FABRICS & CONSTRUCTION
On rock and mixed routes a rucksack needs to be able to handle a great deal of punishment — carrying heavy loads to the climb, exposure to abrasive rock, hauling and general ’sack destructiveness. The actual weight of material is not actually all that critical in the short term, with many lightweight ’sacks standing up surprisingly well to this kind of hammer. The main focus has to be on major seams and stress points, where straps are sewn into the body of the ’sack. If thought isn’t put into the ’sack you can end up with shoulder straps ripping out, or major seams coming adrift. The actual weight of the fabric is also less important than people imagine when it comes to the overall weight of the ’sack as this comes more from the tape, zips and gadgets sewn into it.
In the long term, heavier weight fabrics are far better though, mainly because they are stronger and will maintain this strength when they have been zapped with a few seasons UVA, thin rip stop nylon will save grams, but will soon fall below the necessary strengths required in a climbing ’sack once it’s spent a few seasons in the Alps. If low weight is your overriding aim then you need to be aware that this is gained at the expense of the longevity of your sack.
BUYING A RUCKSACK
Try on the sack in a few different sizes, as you would an ordinary walking rucksack, making sure you fill it with some substantial weight first. See how easy it is to extend its capacity if overloaded, stow axes (can you get at them) and attach your sleeping mat. Take your Alpine harness and see how it feels with the harness on. Can you get at your gear still? Have a boulder around and see how restrictive it feels.

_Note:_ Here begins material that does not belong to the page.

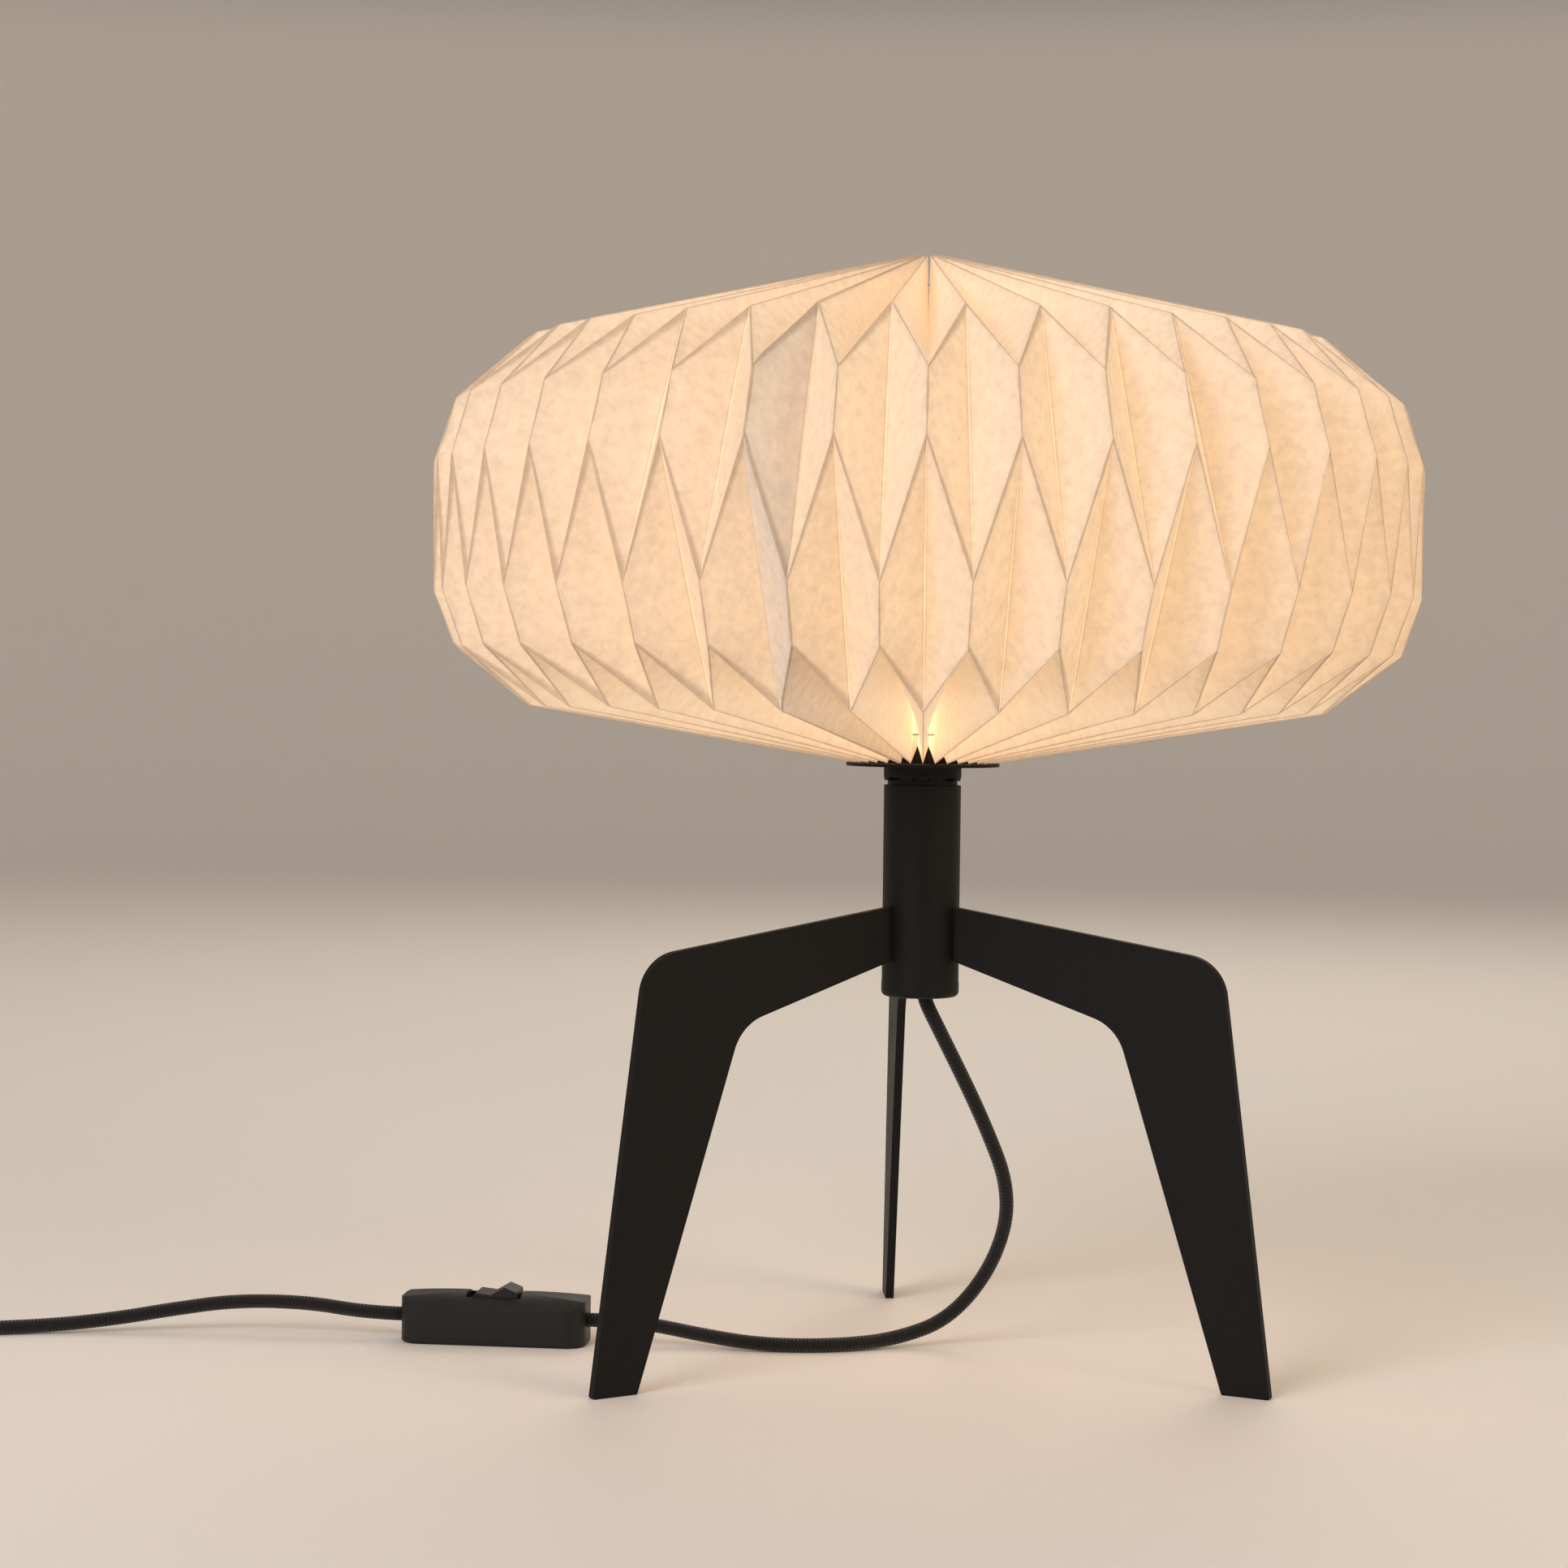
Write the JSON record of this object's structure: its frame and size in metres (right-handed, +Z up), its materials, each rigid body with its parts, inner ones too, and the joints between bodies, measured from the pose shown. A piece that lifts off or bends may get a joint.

An Alpine sack must provide enough support and comfort to carry relatively heavy loads from the road head to the climb, yet be unobtrusive and minimalist while climbing. Generally the lighter the sack the more basic the back system. This requires very careful packing and understanding that you’re going to suffer now for less weight and frills later on the climb. On the other hand you may have a real load monster that allows you to transport the kitchen sink (perhaps you’re helping out the guardian of some hut?), but are willing to put up with that extra kilo, bulky hip belt and thick shoulder straps for that bit of comfort. For most of us the perfect back system lies somewhere between these camps.
The sacks that allow removal of the belt and frame sheet allow the user to have their cake and eat it (such as the alpine packs by Karrimor, Pod, and Arc'teryx). If you’re looking at a bare bones system make sure the foam is solid and offers good load bearing qualities — not mistaking poor quality design and materials as inevitable drawbacks of a lightweight harness.
As usual I’m not going to try and create a 'static concept' of the ultimate Alpine sack because, as I’ve said, it comes down to your interpretation of what you need for your Alpine climbing. Any old sack will do, and there are dozens of good models out there, plus a lot of average ones. The trick is to find out exactly what works best for your chosen adventure.